Das würde ich so nicht sagen. Ich bin auch kein Freund vom Lügen, da steckt immer eine Böswilligkeit drin. Wir nennen die Kandidaten in unserer Show auch Schwindler, das ist charmanter. Jemand mit einem Schwindel ein bisschen reinzulegen, das ist schon mal drin. Und jeder kennt auch die Situationen im Alltag, wo man mal zu einer kleinen Notlüge greifen muss. Aber hinterlistiges Lügen, das mag ich nicht.
Nach 15 Jahren und fast 500 Sendungen: Wo bekommen Sie denn immer noch Kandidaten her, die verrückte Geschichten zu erzählen haben?
Die finden meine Redaktion und ich überall: Zeitungen, Internet, manche bewerben sich auch von selbst. Wir zeichnen nur alle zwei, drei Monate auf, bis dahin sammelt sich das dann.
Und die Schwindler? Sich ins Fernsehenstudio zu setzen, um da anderen etwas vorzumachen, das muss man ja erstmal wollen.
Da setzen wir meist auf Menschen, die schon zumindest ein, zweimal im Fernsehen waren und nicht gleich zu nervös werden. Aber wir hatten auch schon Fälle, da sind Schwindler kurzfristig krank geworden und wir haben sozusagen einen Mitarbeiter vom Flur gezogen, damit der einspringt. Auch das kann funktionieren, man braucht einfach diese Chuzpe, da rumzuschwindeln.
Wer aus ihrem prominenten Rateteam ist denn der beste Lügen-Detektor?

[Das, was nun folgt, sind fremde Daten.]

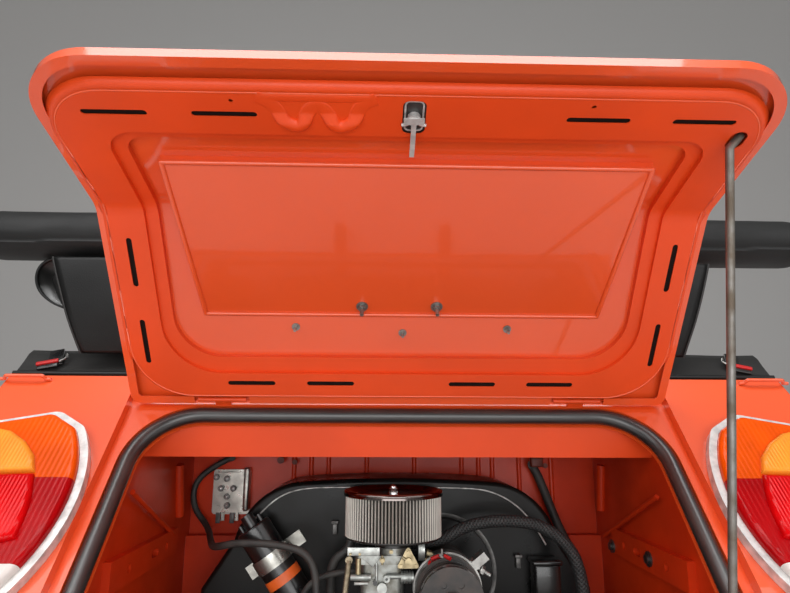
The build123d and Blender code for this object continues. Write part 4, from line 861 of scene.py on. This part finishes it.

Aus dem Bauch heraus würde ich da mal auf Mike Krüger tippen. Der ist zwar nicht so oft dabei wie andere, aber wenn er mitmacht, hat er immer eine gute Quote.
Gibt es eine wahre Geschichte aus der Sendungsgeschichte, die Sie bis heute selbst kaum glauben können?
Da gibt es viele, aber eine ist mir besonders in Erinnerung geblieben: Da war tatsächlich ein Mann da, der in der Pfalz einen Hahnenkräh-Wettbewerb gewonnen hatte. Also ein Turnier, bei dem die Teilnehmer möglichst genau einen Hahn zu imitieren hatten. Der war sich dann auch nicht zuschade, im Kostüm aufzutreten und am Ende eine Kostprobe seines Könnens zu geben.